Doing things for Allah means doing things ONLY because they are right to do, not because they bring you some present or future advantage, in terms of pleasure or profit or status or power or the like. A believer knows that his life is important because it is a gift from Allah. That makes it important, serious, interesting, valuable. Take that away, and all we are is insignificant matter, infinitesimally small particles in an impossibly vast creation; whether we come and go, live or die, to good or do harm, matters not all: nobody cares. Except that, that is NOT how we feel about ourselves. We do not name raindrops or particles of sand. But we do name our children because their personhood is recognised by that name, they are important to themselves and to us. Even when there is no-one else around, every believer is aware that Allah is near, and Allah cares that you do not refuse or reject or waste His gifts, of which sexuality is just one.

People bring their problems to me — the difficulty of finding a marriage partner, of sustaining a marriage, etc. –and they tell me their stories, how great their desolation is, and how strenuous and uphill is the task of providing consolation, relief, of maintaining hope.

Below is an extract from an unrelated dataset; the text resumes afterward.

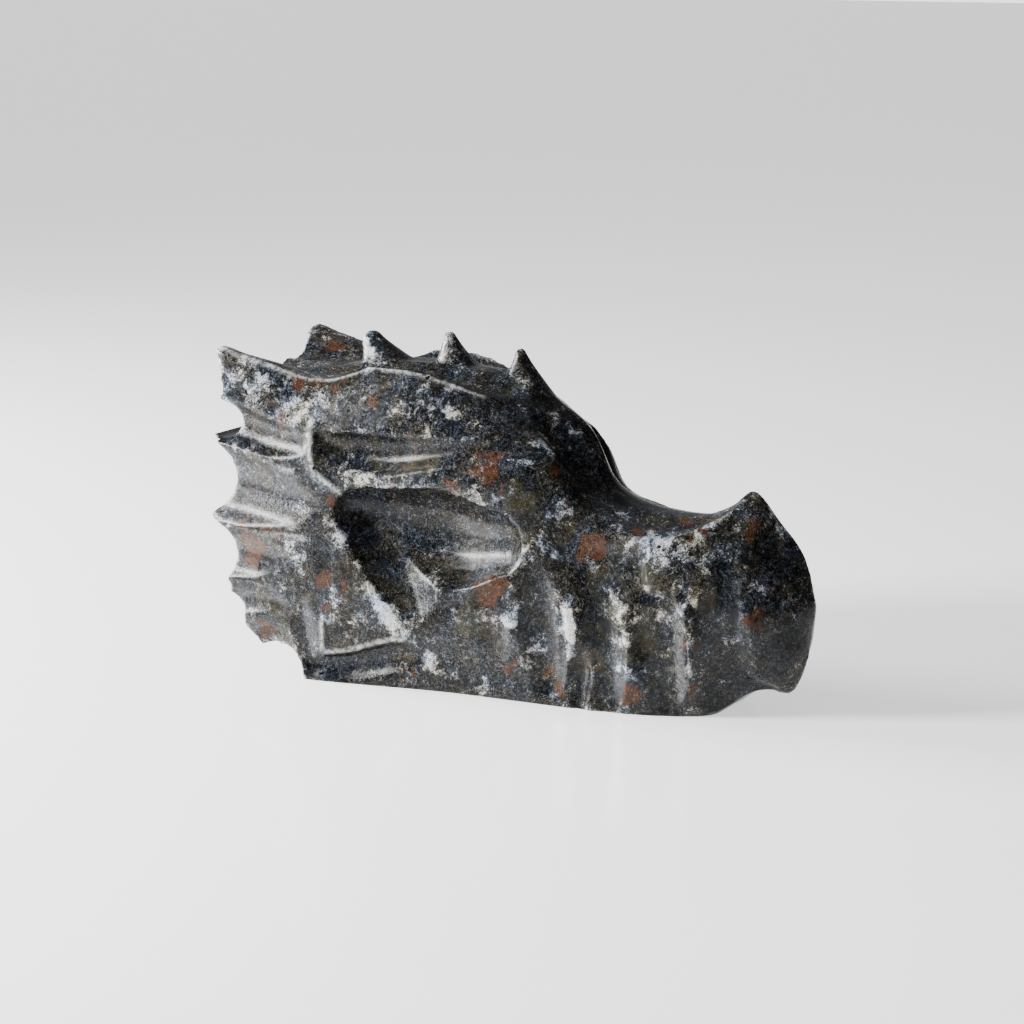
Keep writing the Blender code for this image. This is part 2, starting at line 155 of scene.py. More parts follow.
# Thorns on the crown: the foot and the tip as (x, height), and the radius at each.
CROWN_THORNS = {
    "rear_thorn": ((-29.7, 54), (-35.2, 68.7), 11.6, 2.3),
    "middle_thorn": ((-15.2, 54), (-17.3, 69.6), 10.7, 1.4),
    "front_thorn": ((-0.3, 53.5), (-1.3, 67.3), 9.2, 1.2),
}

# The scalloped rear edge: round bars right across the block, as (x, height, radius).
REAR_SCALLOPS = {
    "horn_back": (-73.2, 58, 14.6),
    "under_horn": (-59.2, 51.3, 3.9),
    "between_spikes": (-65.4, 39.9, 8.6),
    "under_lower_spike": (-63.5, 23.6, 7.6),
    "rim_end": (-67.2, 17.5, 10),
    "neck_upper": (-58.4, 11, 5),
    "neck_rear": (-58.2, 2.6, 8.6),
    "neck_foot": (-46.4, 0.2, 6.6),
}

# Flutes ground into the near side, and mirrored to the far side. A flute is a list of
# (x, height, wheel radius, depth of cut) along the way that the wheel moved.
FLUTES = {
    "under_horn": [
        (-66, 51.6, 5.2, 3), (-56, 50.6, 5.2, 2.7), (-48, 48.8, 5, 2), (-41, 47.8, 4.6, 0.8),
        (-37, 47, 4.2, -0.3),
    ],
    "between_spikes": [
        (-68, 38.4, 13, 4), (-56, 37.9, 13, 3), (-46, 36.6, 13, 1.6), (-38, 35.8, 13, 0.5),
        (-33, 35, 13, -0.4),
    ],
    "under_spike": [
        (-68, 25, 10, 3), (-56, 24.6, 10, 1.8), (-48, 24.4, 10, 0.9), (-41, 24, 10, 0.2),
        (-37, 24, 10, -0.4),
    ],
    "rim_groove": [(-62, 15.4, 6, 1.4), (-55, 15.4, 6, 1.2), (-47, 15.6, 6, 0.6), (-42, 15.6, 6, -0.3)],
    "rim_groove_low": [(-50, 6.6, 3.4, 0.9), (-45, 8, 3.4, 0.9), (-42.5, 5, 3, 0.7)],
    "hinge_hollow": [
        (-39.6, 19, 6, -0.2), (-39.2, 12, 6, 0.7), (-38.6, 6, 5, 0.9), (-37.4, 2, 4, 0.5),
    ],
    "jaw_line": [
        (-37, 3, 3, 1), (-33, 3.2, 4.4, 1.3), (-28.5, 4.2, 5, 1.3), (-24, 5.6, 5, 1.3),
        (-19, 6.7, 5, 1.2), (-13, 7.4, 5, 1), (-7, 8, 5, 0.8), (-2, 9.8, 5, 0.6),
        (4, 11, 5, 0.4), (9, 11, 5, 0.1), (13, 10, 5, -0.3),
    ],
    "eye_socket": [(-24, 34, 7, 6.2), (-14, 32, 10.2, 7.4), (-6, 31.2, 10.4, 6.8), (2, 31.4, 8, 4)],
    "socket_top_corner": [(-28.6, 36.4, 2.8, 3.2), (-24, 35.6, 4, 4.6)],
    "socket_edge": [
        (-27.4, 35, 5, 5.2), (-22.8, 31.4, 7, 5.8), (-18.8, 27, 8.6, 5), (-15.8, 22.6, 9.6, 3.2),
        (-13.8, 18.6, 10, 1.3), (-12.4, 15.4, 10, -0.2),
    ],
    "cheek_hollow": [(-14, 17, 9, -0.2), (-8, 18.4, 9, 0.6), (0, 19.8, 9, 0.6), (7, 21.4, 9, -0.2)],
    "horn_groove": [
        (-38, 51, 1.6, 0.2), (-35, 49.2, 2.4, 1.6), (-32, 47.8, 3.6, 2.7), (-27, 47.2, 4.2, 3.2),
        (-21, 47.2, 4.2, 2.9), (-13, 48, 3.8, 1.8), (-4, 49, 3.2, 1.1), (6, 49.3, 2.6, 0.8),
        (12, 48, 2.2, 0.6),
    ],
    "muzzle_hollow": [
        (18, 31.5, 13, -0.3), (25, 30.6, 14, 0.6), (31, 29.6, 14, 0.9), (38, 29.4, 13, 1),
        (43, 31, 8, 0.8), (46.4, 35, 4, 0.2),
    ],
    "lip_recess": [
        (42.6, 2.2, 2.4, 0.4), (46.5, 5.4, 3, 1.5), (51, 6.4, 3, 1.7), (54.6, 5.2, 2.4, 1),
    ],
}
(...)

Sometimes, there is no hope; it is only then that faith is fully tested, and if you can still desire to do the right things that are in your power to do, and do not neglect the effort to do them, consistently and systematically, then Allah will not fail to provide you with an inner strength that preserves your dignity as a believer.

If you want to see the reality of this inner strength, and its fruits, look to Gazza and its people. And if you want to see the opposite, the absence of that inner strength, and its fruits in real humiliation, look to those places, where the big men say forcefully and very loudly and very often what they most certainly will not do. And you know what Allah has said in His Book about one who says what he does not do.